Hinduism is the world’s oldest living religion. It is a rich collection of hundreds of spiritual and philosophical traditions followed throughout Asia for more than 5000 years. Most traditions within Hinduism share certain distinctive, core beliefs despite the absence of an identifiable beginning in history, single founder, central religious establishment or sole authoritative scripture. Two of these core beliefs are that of tolerance and pluralism. While tolerance and pluralism are valued by many religions, these concepts are the very essence of Hinduism and are expressed through the diversity of Hindu practice and centuries of peaceful coexistence of various faiths.
By accepting the divinity in all beings, Hinduism views the universe as a family or, in Sanskrit, vasudhaiva kutumbakam. All beings, from the smallest organism to man, are considered manifestations of God. Mankind carries a special responsibility, as it is believed to be the most spiritually evolved with the capacity to not only tolerate, but honor the underlying equality and unity of all beings. The popularly recited Hindu invocation demonstrates this concern for universal kinship:
Om sarve bhavantu sukhinah. Sarve santu niraamayaah.
Sarve bhadraani pashyantu.

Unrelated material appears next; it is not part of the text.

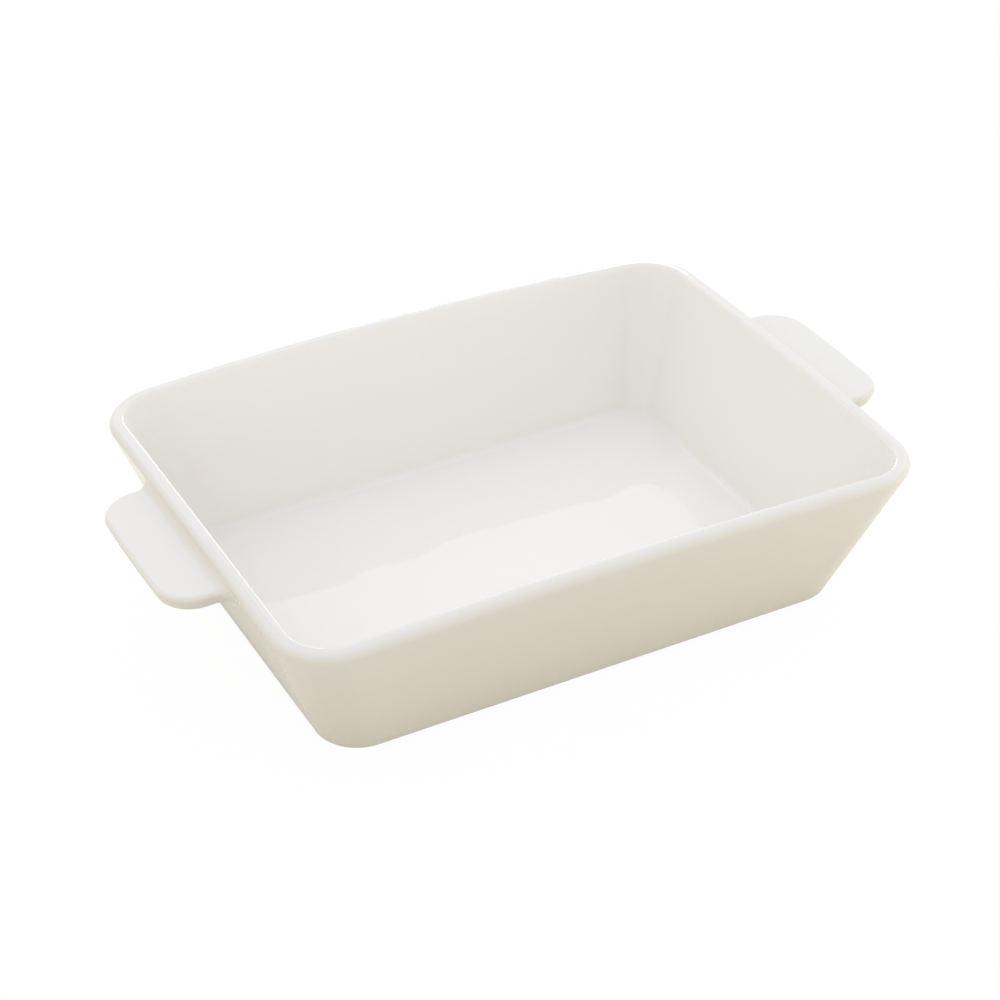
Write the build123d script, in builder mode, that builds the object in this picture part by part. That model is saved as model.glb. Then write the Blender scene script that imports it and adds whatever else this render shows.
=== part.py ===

Maa kaschid dukhbhaag bhavet.
May all beings be happy. May all beings be healthy.
May all beings experience prosperity. May none in the world suffer.
The concept of pluralism within Hinduism is, in essence, tolerance taken one step further. For all members of this universal family, Hinduism promotes not only tolerance and respect for differences in belief and religion, but also acknowledgement of the existence of more than one path to relating to Truth (God). This true, unadulterated pluralism is captured in the ancient Sanskrit hymn:
Ekam sat vipraha bahudha vadanti
Truth is one, the wise call it by many names.
Thus, Hinduism asserts that it is not only harmful, but inherently flawed to insist that one’s own path towards God is the only true and meaningful path. Based on this firm pluralistic belief, Hinduism has never sanctioned proselytization. Further, over their vast history, Hindus have never invaded another land in the name of religion. It is also clear that, for centuries in Southeast Asia, it has been this Hindu brand of absolute pluralism, which has provided the ideal environment for peaceful coexistence and prosperity for at least 8 major religions, including Hinduism, Buddhism, Judaism, Christianity, Islam, Sikhism, Jainism and Zoroastrianism among others.